I liked some things in them, while I did not like others. Many Infallible
Proofs were proofs in support of the religion of the Bible, as the
author understood it. The book had no effect on me. Parker's Commentary
was morally stimulating, but it could not be of any help to one who had
no faith in the prevalent Christian beliefs. Butler's Analogy struck
me to be a very profound and difficult book, which should be read four
or five times to be understood properly. It seemed to me to be written
with a view to converting atheists to theism. The arguments advanced in
it regarding the existence of God were unnecessary for me, as I had then
passed the stage of unbelief; but the arguments in proof of Jesus being
the only incarnation of God and the Mediator between God and man left me
But Mr. Coates was not the man
easily to accept defeat. He had great affection for me. He saw, round my
neck, the Vaishnava necklace of Tulasi-beads. He thought it to be superstition,
and was pained by it. 'This superstition does not become you. Come, let
me break the necklace.'
'No, you will not. It is a sacred
gift from my mother.'
'But do you believe in it?'
'I do not know its mysterious
significance. I do not think I should come to harm if I did not wear it.
But I cannot, without sufficient reason, give up a necklace that she put
round my neck out of love and in the conviction that it would be conducive
to my welfare. When, with the passage of time, it wears away and breaks
of its own accord, I shall have no desire to get a new one. But this necklace
cannot be broken.'
Mr. Coates could not appreciate
my argument, as he had no regard for my religion. He was looking forward
to delivering me from the abyss of ignorance. He wanted to convince me
that, no matter whether there was some truth in other religions, salvation
was impossible for me unless I accepted Christianity, which represented
truth; and that my sins would not be washed away except by the intercession
of Jesus, and that all good works were useless.
Just as he introduced me to
several books, he introduced me to several friends whom he regarded as
staunch Christians. One of these introductions was to a family which belonged
to the Plymouth Brethren, a Christian sect.
Many of the contacts for which
Mr. Coates was responsible were good. Most struck me as being God-fearing.
But during my contact with this family, one of the Plymouth Brethren confronted
me with an argument for which I was not prepared:
'You cannot understand the beauty
of our religion. From what you say it appears that you must be brooding
over your transgressions every moment of your life, always mending them
and atoning for them. How can this ceaseless cycle of action bring you
redemption? You can never have peace. You admit that we are all sinners.

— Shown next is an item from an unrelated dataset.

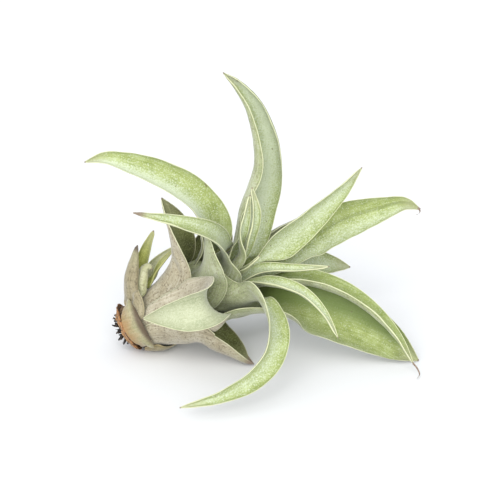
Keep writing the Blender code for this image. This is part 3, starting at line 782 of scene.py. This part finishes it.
# The folded leaf: an old leaf bent right back over the root end, so that its
# mint-green inner face shows, with its sheath grey and pink above it.
MINTY_SKIN = leaf_skin(
    "minty_leaf_skin", upper=("808865", "8E9372", "9DA180"), lower=("8C836C", "9E967F", "AFA893"),
    frost="AAAE92", frost_under="B6B09F", shade="727A58", fleck="5E523C", flecks=0.65,
)
FOLDED_LEAF = Leaf(
    "leaf_folded_back", 86, [(2.5, 10.2), (6, 12.1), (14, 15), (22, 17.5), (33, 21)],
    [(-24, -25, 41), (-25.5, -32, 41.3), (-32.5, -35, 39.8), (-44, -31.5, 36.5), (-56, -24.5, 32)],
    clasp=41, width=12.8, fold=80, tip_fold=40, throat=0.55, hug=0.6, taper=1.3, twist=(-16, -8),
    rows=20, cols=8,
)
grow(FOLDED_LEAF, MINTY_SKIN)

# The pup: a young shoot at the top of the root end, of a dry bract, two yellow-green
# leaves and two paler ones. The leaves are narrow, and one of the pale ones is rolled.
BRACT_SKIN = leaf_skin(
    "dry_bract_skin", upper=("5A5330", "6A6440", "7C7552"), lower=("6C6347", "80775B", "938A6F"),
    tip="3E2E26", fleck="504630", flecks=0.65, frost_under="9A917A", shade="5C5338", rim="A39A78",
)
PUP_SKIN = leaf_skin(
    "pup_leaf_skin", upper=("595F14", "6B701C", "7F832C"), lower=("60661C", "73782A", "898D40"),
    frost="92954E", frost_under="8F9150", rim="A3A264",
)
PALE_PUP_SKIN = leaf_skin(
    "pale_pup_leaf_skin", upper=("84885A", "989B74", "ABAD8C"), lower=("96976E", "AAAA84", "BCBB9E"),
    frost="B2B294", frost_under="BDBBA2", shade="777A4C",
)
BRACT = Leaf(
    "pup_bract", 39, [(3.2, 12.4), (6.4, 13.9)], [(-66.5, 4.5, 34.5), (-64, 5.5, 46), (-60, 6.5, 58)],
    clasp=31, width=7, fold=75, throat=0.4, taper=1.6, face=((0.8, 0.6, 0), (0.8, 0.6, 0)),
    rows=12, dried=3.0,
)
grow(BRACT, BRACT_SKIN)

PUP_LEAVES = [
    Leaf(
        "pup_spear", 343, [(5.5, 13.6), (10, 15.8)],
        [(-58.5, 15.5, 45), (-56, 16.5, 53), (-52.5, 17.5, 61.5)],
        clasp=8, width=4.3, fold=60, throat=0.3, taper=2, face=((-0.3, -0.9, 0.3), (-0.3, -0.9, 0.3)),
        rows=10, cols=4,
    ),
    Leaf(
        "pup_leaf_lower", 357, [(9, 14), (13, 15.3)], [(-54, 11.5, 39.5), (-49, 11.5, 46), (-43, 12.5, 53)],
        clasp=7, width=3, fold=60, throat=0.3, taper=1.6, face=((0.3, -0.2, 0.8), (0.3, -0.2, 0.8)),
        rows=10, cols=4,
    ),
]
for leaf in PUP_LEAVES:
    grow(leaf, PUP_SKIN)

PALE_PUP_LEAVES = [
    Leaf(
        "pup_leaf_upper", 320, [(7, 12), (11, 14.6)], [(-55, 20.5, 38.5), (-50, 20.5, 45), (-43, 21.5, 51)],
        clasp=8, width=3.5, throat=0.3, taper=1.6, face=((0.3, -0.5, 0.8), (0.3, -0.5, 0.8)),
        rows=10, cols=4,
    ),
    Leaf(
        "pup_rolled", 8, [(6.5, 13), (11, 15)],
        [(-59.2, 6.5, 40), (-57.4, 6.4, 45.2), (-54.9, 6, 46.8), (-53, 5.6, 45)],
        clasp=10, width=4.3, fold=90, throat=0.27, taper=3, face=((0.6, 0.7, 0), (0.3, 0.6, -0.7)),
        rows=12,
    ),
]
for leaf in PALE_PUP_LEAVES:
    grow(leaf, PALE_PUP_SKIN)

# The shaded leaves: those set far in among the others, whose skin is a darker, more olive version of the
# grown leaves' skin, as painted shade.
SHADED_SKIN = leaf_skin(
    "shaded_leaf_skin", upper=("454B1C", "555B27", "6A6F38"), lower=("6F7552", "828865", "969B7B"),
    frost="8C9064", shade="4A5224",
)
SHADED_LEAVES = [
    Leaf(
        "leaf_back_low", 238, [(6, 8.6), (12, 12.2), (20, 15.5), (30, 18)],
        [(-18, 30.5, 16), (2, 40.5, 16), (22, 48.5, 12), (40, 54.5, 6)],
        clasp=15, width=12, throat=0.4, rows=14,
    ),
    Leaf(
        "leaf_inner_top", 340, [(9, 8.1), (14, 10.7), (22, 13), (34, 16), (44, 17.5)],
        [(-27.5, 14.5, 54.5), (-28.5, 16.5, 61)],
        clasp=28, width=8, fold=50, throat=0.6, taper=5, rows=12, cols=4,
    ),
    Leaf(
        "leaf_back_right", 300, [(21, 6.4), (28, 8.4), (36, 10.2), (47, 12.5)],
        [(2, 30.5, 51), (14, 40.5, 54.5), (27.5, 50.5, 58)],
        clasp=20, width=6.5, throat=0.3, rows=12,
    ),
]
for leaf in SHADED_LEAVES:
    grow(leaf, SHADED_SKIN)

# The grown leaves: long channelled blades, green on their inner face under a
# silver bloom, and greyer on their outer face.
GREEN_SKIN = leaf_skin(
    "green_leaf_skin", upper=("727F3C", "848F4F", "95A068"), lower=("80875F", "92996F", "A4A98B"),
)
MIDDLE_LEAVES = [
    Leaf(
        "leaf_broad_low_right", 168, [(8, 8.3), (12, 11), (22, 14), (32, 16.8), (42, 18.3)],
        [(3.5, 0.5, 26), (21.5, 3, 23.4), (41.5, 1.5, 18.2), (61.5, -2, 10.7), (81, -7.5, 0.85)],
        clasp=47, width=17, fold=50, throat=0.4, taper=4, turn=(0.36, 0.6),
        face=((-0.1, -0.5, 0.85), (-0.1, -0.75, 0.65)), rows=18,
        # its upper half is painted a deeper green: painted shade from the leaf above it
        silver=(-0.6, 0.55, -0.9),
    ),
    Leaf(
        "leaf_long_left", 50, [(11, 7.9), (16, 9.6), (22, 11.4), (34, 14.3)],
        [
            (-28.5, -4.5, 46), (-26.5, -5.5, 54), (-25.5, -5.5, 61), (-24, -4.5, 69.5),
            (-26, -3.5, 80), (-34, -3.5, 90.5), (-47, -3.5, 98.5), (-61.5, -3.5, 104),
            (-73.5, -2.5, 106.5), (-83.5, -1.5, 104),
        ],
        clasp=62, width=9, fold=60, throat=0.5, hug=0.7, taper=2.4,
        face=((0.7, -0.7, 0.1), (0, -0.9, 0.45)), rows=22,
        silver=(-0.75, 0.7, 0.5),
    ),
    Leaf(
        "leaf_front_hook", 112, [(18, 7.9), (32, 11.2), (44, 13.3), (54, 18.5)],
        [
            (-1, -18.5, 41), (4.5, -27.5, 38), (8, -39.5, 31.5), (5.5, -49.5, 23),
            (-3, -57.5, 15.5), (-19, -65.5, 10.5), (-36.5, -68.5, 7),
        ],
        clasp=72, width=8.5, fold=62, throat=0.3, hug=0.75, taper=2.2, turn=(0.28, 0.56),
        face=((0.8, -0.4, 0.5), (0.3, -0.85, 0.4)), rows=20,
        silver=(0.0, 0.6, 0.3),
    ),
    Leaf(
        "leaf_short_right", 242, [(16, 7.8), (22, 9.1), (36, 11.4), (48, 13.5)],
        [(14, 30.5, 35.5), (27.5, 42.5, 33), (40, 50.5, 29), (50, 54.5, 26)],
        clasp=37, width=9.5, fold=45, throat=0.4, taper=4, rows=14,
    ),
    Leaf(
        "leaf_slim_left", 36, [(21, 6.4), (28, 8), (36, 9.4), (48, 10.8)],
        [
            (-18, 2.5, 50.5), (-17.5, -4.5, 60), (-19, -12.5, 68), (-23.5, -19.5, 75),
            (-31.5, -24.5, 80), (-41.5, -27.5, 84), (-50.5, -28.5, 86.5), (-58.5, -29.5, 88.5),
        ],
        clasp=78, width=7.7, fold=62, throat=0.4, hug=0.7, taper=1.5, turn=(0.3, 0.5),
        face=((1, -0.3, 0.3), (0, -0.8, 0.6)), rows=22, cols=8,
        silver=(0.3, 0.6, 0.3), dried=5.0,
    ),
]
for leaf in MIDDLE_LEAVES:
    grow(leaf, GREEN_SKIN)

# The heart: the youngest leaves, round the end of the stem. Some stand upright and
# some arch out to the right, and they have the same skin as the grown leaves.
HEART_LEAVES = [
    Leaf(
        "leaf_low_right", 218, [(24, 5.4), (30, 7.8), (36, 9.3), (50, 11.5)],
        [
            (8.5, 11.5, 35.2), (25.5, 8.5, 36.2), (43.5, 2.5, 32.5), (58.5, -4.5, 24.5),
            (69.5, -12.5, 15), (77, -20.5, 5),
        ],
        clasp=40, width=10.5, fold=62, throat=0.4, face=((0.3, 0, 0.95), (0.35, 0.05, 0.93)),
        rows=18, silver=(-0.5, 0.8, -0.35), dried=1.5,
    ),
    Leaf(
        "leaf_broad_right", 268, [(27, 4.4), (31, 6), (38, 7.7), (50, 9.5)],
        [
            (9, 22.5, 42), (27, 28.5, 52), (45, 32.5, 61), (63, 34.5, 66.5),
            (75, 34.5, 69.5), (83.5, 33.5, 67),
        ],
        clasp=42, width=12, throat=0.42, hug=0.7, taper=3, face=((-0.3, -0.9, 0.4), (0.1, -0.93, 0.37)),
        rows=18, silver=(0.6, 0.5, 0.3), crease=(-0.1, 0.9), dried=1.5,
    ),
    Leaf(
        "leaf_tall", 312, [(30, 3.5), (34, 4.7), (42, 6.3), (50, 7.6), (58, 9.5)],
        [
            (-9, 21.9, 60), (-5.2, 25.6, 71), (-0.3, 26.5, 86), (1.6, 24.5, 100),
            (0.1, 22.5, 114.5), (-4.2, 19.5, 127.5), (-10.2, 16.5, 137), (-17, 12.5, 144.5),
        ],
        clasp=73, width=15.5, fold=80, tip_fold=125, throat=0.36, hug=0.7, taper=2.4,
        face=((0.7, -0.7, 0.1), (0.15, -0.9, 0.35)), rows=22, cols=8,
        silver=(0.35, 0.5, 0.5),
    ),
    Leaf(
        "leaf_spear_up_right", 278, [(38.5, 1.9), (41, 3), (46, 4.4), (56, 6.6)],
        [(3, 14, 49.5), (16, 17.5, 58.5), (28.5, 19.5, 69), (41, 19.5, 81), (51.5, 17.5, 95)],
        clasp=35, width=9.5, throat=0.42, hug=0.7, taper=1.7,
    ),
    Leaf(
        "leaf_slim_right", 150, [(36, 2.4), (46, 4.8), (54, 6.5)],
        [
            (2, -5.5, 42), (13, -11.5, 43.5), (23, -15.5, 40.5), (31, -19.5, 34),
            (36, -21.5, 26.5), (39, -23.5, 21),
        ],
        clasp=45, width=5.5, fold=60, throat=0.3, face=((0.2, -0.3, 0.9), (0.4, -0.3, 0.9)), cols=4,
    ),
    Leaf(
        "leaf_small_right", 175, [(40, 2), (48, 3), (56, 4.6)],
        [(2, 7, 43.7), (16, 4.5, 46), (26, 3.5, 47), (35.5, 2.5, 48)],
        clasp=45, width=5, fold=60, throat=0.3, taper=1.4, face=((-0.1, -0.5, 0.85), (-0.1, -0.5, 0.85)),
        rows=12, cols=4,
    ),
    Leaf(
        "leaf_lance_left", 23, [(39, 2.2), (50, 4.6)],
        [(-9.5, 6, 52.5), (-8.6, 4.5, 63), (-5.9, 5.5, 74), (-4, 6.5, 84.5)],
        clasp=38, width=5.2, fold=60, throat=0.3, turn=(0.45, 0.8),
        face=((0.75, -0.8, 0.1), (0.7, -0.85, 0.1)), rows=12, cols=4,
    ),
    Leaf(
        "leaf_lance_right", 334, [(46.5, 0.8), (51, 1.9)],
        [(-7.9, 10.8, 52.3), (-4.3, 8.5, 62), (-1, 8.3, 73.5), (-3, 9, 87.5)],
        clasp=24, width=4.4, fold=68, throat=0.3, turn=(0.4, 0.75), face=((0.65, -0.8, 0), (0.45, -1, 0)),
        rows=12, cols=4,
    ),
    Leaf(
        "leaf_bud", 105, [(46.5, 1.4), (52, 2.2)], [(-6, 3.5, 46), (-2.5, 2.5, 50.5), (1, 2.5, 54)],
        clasp=28, width=2.5, fold=60, throat=0.3, twist=(0, 90), rows=8, cols=4,
    ),
]
for leaf in HEART_LEAVES:
    grow(leaf, GREEN_SKIN)

# Dried tips: the last few millimetres of two leaves have died back to a thin
# brown thread that curls under.
TIP_CURLS = {
    "leaf_low_right": [(76.6, -20, 5.6), (78.6, -20.6, 3.2), (79.6, -23.4, 1.4), (78, -27, 0.7)],
    "leaf_broad_right": [(82.4, 33.6, 67.3), (83.3, 33.3, 66), (82.6, 33, 64.6), (81.2, 33, 64.2)],
}
CURL_RADII = (0.5, 0.2)
CURL_STEPS = 14
CURL_SIDES = 8


def dead_leaf_tip():
    """Dead leaf tissue, shrunk to a dry brown thread."""
    mat, shader = new_material("dead_leaf_tip", roughness=0.8)
    place = add_node(mat, "ShaderNodeTexCoord", out="Object")
    grain = add_node(mat, "ShaderNodeTexNoise", Vector=place, Scale=1 / (0.6 * MM), Detail=3.0)
    colour = layered(mat, "6E5A4C", [((grain, 0.45, 0.6, 1.0), "9C8A78")])
    return finish(mat, shader, colour, grain, 0.2)


dead_tip = dead_leaf_tip()
for node, path in TIP_CURLS.items():
    bm = bmesh.new()
    line = curve_through(path, CURL_STEPS)
    tube(bm, line, np.linspace(*CURL_RADII, len(line)), sides=CURL_SIDES)
    name = node + "_curl"
    add_piece(name, dress_mesh(name, bm, dead_tip), node)

# Floor and light: a plain pale surface under a bluish white sky, with a soft, high
# light from the upper left and a stronger, lower one from the camera's side.
FLOOR_SIZE = 8.0
SKY_STRENGTH = 0.95
LAMPS = [("key", 0.9, 50, (30, -25, 0)), ("fill", 3.4, 60, (64, -5, 0))]
bm = bmesh.new()
bmesh.ops.create_grid(bm, x_segments=1, y_segments=1, size=FLOOR_SIZE / 2)
floor_mesh = bpy.data.meshes.new("floor")
bm.to_mesh(floor_mesh)
bm.free()
floor_paper, floor_shader = new_material("white_paper", roughness=0.8)
floor_shader.inputs["Base Color"].default_value = linear("D8D8D8")
floor_mesh.materials.append(floor_paper)
floor = bpy.data.objects.new("floor", floor_mesh)
bpy.context.scene.collection.objects.link(floor)

sky = bpy.data.worlds.new("studio")
sky.use_nodes = True
sky_light = sky.node_tree.nodes["Background"]
sky_light.inputs["Color"].default_value = linear("F6FAFF")
sky_light.inputs["Strength"].default_value = SKY_STRENGTH
bpy.context.scene.world = sky
for name, power, softness, turn in LAMPS:
    lamp_data = bpy.data.lights.new(name, "SUN")
    lamp_data.energy = power
    lamp_data.angle = math.radians(softness)
    lamp = bpy.data.objects.new(name, lamp_data)
    bpy.context.scene.collection.objects.link(lamp)
    lamp.rotation_euler = [math.radians(angle) for angle in turn]
bpy.context.scene.view_settings.view_transform = "Standard"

Now look at the perfection of our belief. Our attempts at improvement and
atonement are futile. And yet redemption we must have. How can we bear
the burden of sin? We can but throw it on Jesus. He is the only sinless
Son of God. It is His word that those who believe in Him shall have everlasting
life. Therein lies God's infinite mercy. And as we believe in the atonement
of Jesus, our own sins do not bind us. Sin we must. It is impossible to
live in this world sinless. And therefore Jesus suffered and atoned for
all the sins of mankind. Only he who accepts His great redemption can have
eternal peace. Think what a life of restlessness is yours, and what a promise
of peace we have.'
The argument utterly failed
to convince me. I humbly replied:
'If this be the Christianity
acknowledged by all Christians, I cannot accept it. I do not seek redemption
from the consequences of my sin. I seek to be redeemed from sin itself,
or rather from the very thought of sin. Until I have attained that end,
I shall be content to be restless.'
To which the Plymouth Brother
rejoined: 'I assure you, your attempt is fruitless. Think again over what
I have said.'
And the Brother proved as good
as his word. He knowingly committed transgressions, and showed me that
he was undisturbed by the thought of them.
But I already knew before meeting
with these friends that all Christians did not believe in such a theory
of atonement. Mr. Coates himself walked in the fear of God. His heart was
pure, and he believed in the possibility of self-purification. The two
ladies also shared this belief. Some of the books that came into my hands
were full of devotion. So, although Mr. Coates was very much disturbed
by this latest experience of mine, I was able to reassure him and tell
him that the distorted belief of a Plymouth Brother could not prejudice
me against Christianity.
My difficulties lay elsewhere.
They were with regard to the Bible and its accepted interpretation.